There is a small environment that provides web presence and services. In total there a bout 20 production virtual machines. These are all backed up to a Transparent Failover File Share on a Windows Server 2012 cluster that is used to host all the infrastructure and management services.
The LUN/Volume for the backups is about 5.5 TB of storage is available. The folder layout is shown in the screenshot below. The backups are run “in guest” using native Windows Backup which has the WindowsImageBackup subfolder as target. Those backups are archived to an “Archives” folder. That archive folder is the one that gets deduplicated, as the WindowsImageBackup folder is excluded.
This means that basically the most recent version is not deduplicated guaranteeing the fastest possible restore times at the cost of some disk space. All older (> 1 day) backup files are deduplicated. We achieve the following with this approach:
- It provides us with enough disk space savings to keep archived backups around for longer in case we need ‘m.
- It also provides for enough storage to backup more virtual machines while still being able to maintain a satisfactory number of archived backups.
- Ay combination of the above two benefits can be balanced versus the business needs
- It’s a free, zero cost solution
The Results
About 20 virtual machines are backed up every week (small delta and lots of stateless applications).As the optimization runs we see the savings grow. That’s perfectly logical. The more backups we make of virtual machines with a small delta the more deduplication can shine. So let’s look at the results using Get-DedupStatus | fl
A couple of weeks later it looks like this.
Give it some more months, with more retained backusp, and I think we’ll keep this around 88%-90% .From tests we have done (ddpeval.exe) we think we’ll max out at around 80% savings rate. But it’s a bit less here overall because we excluded the most recent backups. Guess what, that’s good enough for us . It beats buying extra storage of paying a wad of money for disk deduplication licenses from some backup vendor or appliance. Just using the build in deduplication mechanisms in Windows Server 2012 Server saved us a bunch of money.
The next step is to also convert the production Hyper-V cluster to Windows Server 2012 so we can do host based backups with the native Windows Backup that now supports Cluster Shared Volumes (another place where that 64TB VHDX size can come in handy as Windows backup now writes to VHDX).
Some interesting screen shots
The volume reports we’re using 3TB in data. So 2.4TB is free.
Looking at the backup folder you see 10.9TB of data stored on 1.99 TB of disk .
So the properties of the volume reports more disk space used that the actual folder containing the data. Let’s use WinDirStat to have a look.

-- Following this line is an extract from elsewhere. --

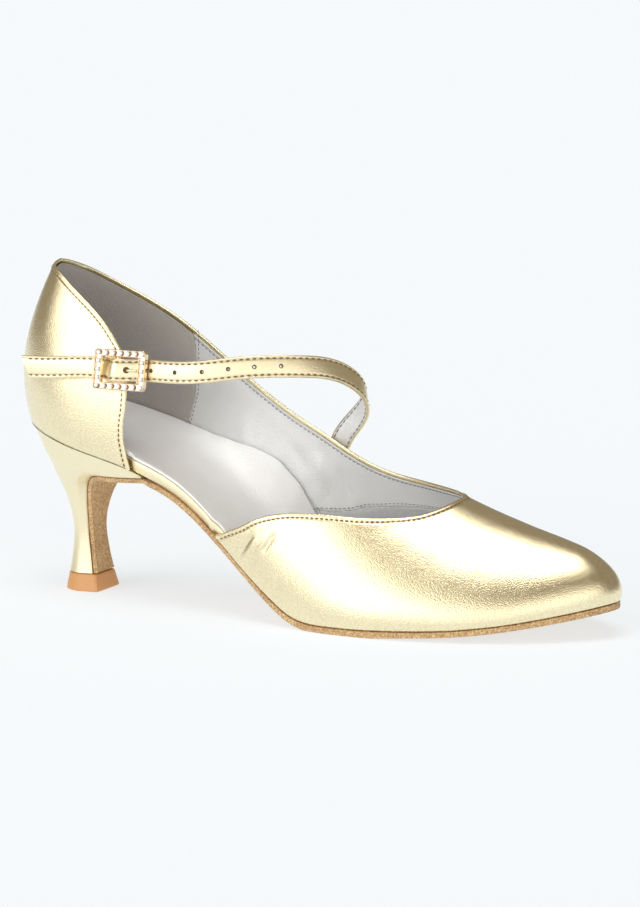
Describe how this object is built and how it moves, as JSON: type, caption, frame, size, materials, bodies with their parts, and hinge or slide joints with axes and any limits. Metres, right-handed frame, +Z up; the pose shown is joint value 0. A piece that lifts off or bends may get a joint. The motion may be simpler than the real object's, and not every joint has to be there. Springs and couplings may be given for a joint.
{
  "type": "ladies' ballroom dance shoe",
  "caption": "Closed-toe ballroom dance shoe with a flared heel, an open waist on the outer side and an asymmetric buckled strap",
  "frame": {"origin": "centre of the heel tip's ground face, on the floor", "axes": "+X towards the toe, +Y towards the inner side of the foot, +Z up from the floor"},
  "size_m": [0.2402, 0.0766, 0.1248],
  "materials": {
    "upper_leather": "metallic pale gold, fine grain",
    "heel_leather": "metallic pale gold cover, smooth",
    "board_leather": "metallic pale gold edge cover",
    "strap_leather": "metallic pale gold, silver lining",
    "tab_leather": "metallic gold",
    "sock_leather": "smooth silver grey",
    "sole_suede": "tan suede, napped",
    "tip_plastic": "tan, satin",
    "buckle_metal": "polished rose gold plating",
    "prong_metal": "polished rose gold plating",
    "crystal": "clear faceted, foil backed"
  },
  "bodies": {
    "root": {"upper": "upper_leather", "outsole": "sole_suede", "insole_board": "board_leather", "sock": "sock_leather", "heel": "heel_leather", "heel_tip": "tip_plastic", "strap": "strap_leather", "buckle_frame": "buckle_metal", "buckle_tab": "tab_leather", "buckle_prong": "prong_metal", "crystal_01": "crystal", "crystal_02": "crystal", "crystal_03": "crystal", "crystal_04": "crystal", "crystal_05": "crystal", "crystal_06": "crystal", "crystal_07": "crystal", "crystal_08": "crystal", "crystal_09": "crystal", "crystal_10": "crystal", "crystal_11": "crystal", "crystal_12": "crystal", "crystal_13": "crystal", "crystal_14": "crystal", "crystal_15": "crystal", "crystal_16": "crystal", "crystal_17": "crystal", "crystal_18": "crystal", "crystal_19": "crystal", "crystal_20": "crystal"}
  },
  "joints": []
}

So the above agrees with the volume properties. In the details of this volumes we again see about 2TB of consumed space.
Could it be that the volume might is reserving some space ensure proper functioning?
When you dive deeper things we get some cool view of storage space used.. Where Windows Explorer is aware of deduplication and shows the non deduplicates size for the vhd file, WinDirStat does not, it always shows shows the size on disk, which is a whole lot less.
This is the same as when you ask for the properties of a file in Windows Explorer.
Discussion
Is it the best solution for everyone? Not always no. The deduplication is done on the target after the data is copied there. So in environments where bandwidth is seriously constrained and there is absolutely no technical and/or economical way to provide the needed throughput this might not be viable solution. But don’t dismiss this option to fast. In a lot of scenarios is it is very good and cost effective feature. Technically & functionally it might be wiser to do it on the target as you don’t consumes to much memory (deduplication is a memory hog) an CPU cycles on the source hosts. Also nice is that these dedupe files are portable across systems. VEEAM has demonstrated some nice examples of combing their deduplication with Windows dedupe by the way. So this might also be an interesting scenario.
Financially the the cost of deduplication functionality with hardware appliances or backup software hurts like the kick of a horse straight onto the head. So even if you have to invest a little in bandwidth and cabling you might be a lot better of. Perhaps, as you’re replacing older switches by new 1Gbps or 10Gbps gear, you might be able to recuperate the old ones as dedicated backup switches. We’re using mostly recuperated switch ports and native Windows NIC teaming, it works brilliantly. I’ve said this before, saving money whilst improving operations rarely gets you fired. The sweet thing about this that this is achieved by building good & reliable solutions, which means they are efficient even if it costs some money to achieve. Some managers focus way to much on efficiency from the start as to them means nothing more than a euphemism for saving every € possible. Penny wise and Pound foolish. Bad move. Efficiency, unless it is the goal itself, is a side effect of a well designed and optimized solution. A very nice and welcome one for that matter, but it’s not the end all be all of a solution or you’ll have the wrong outcome.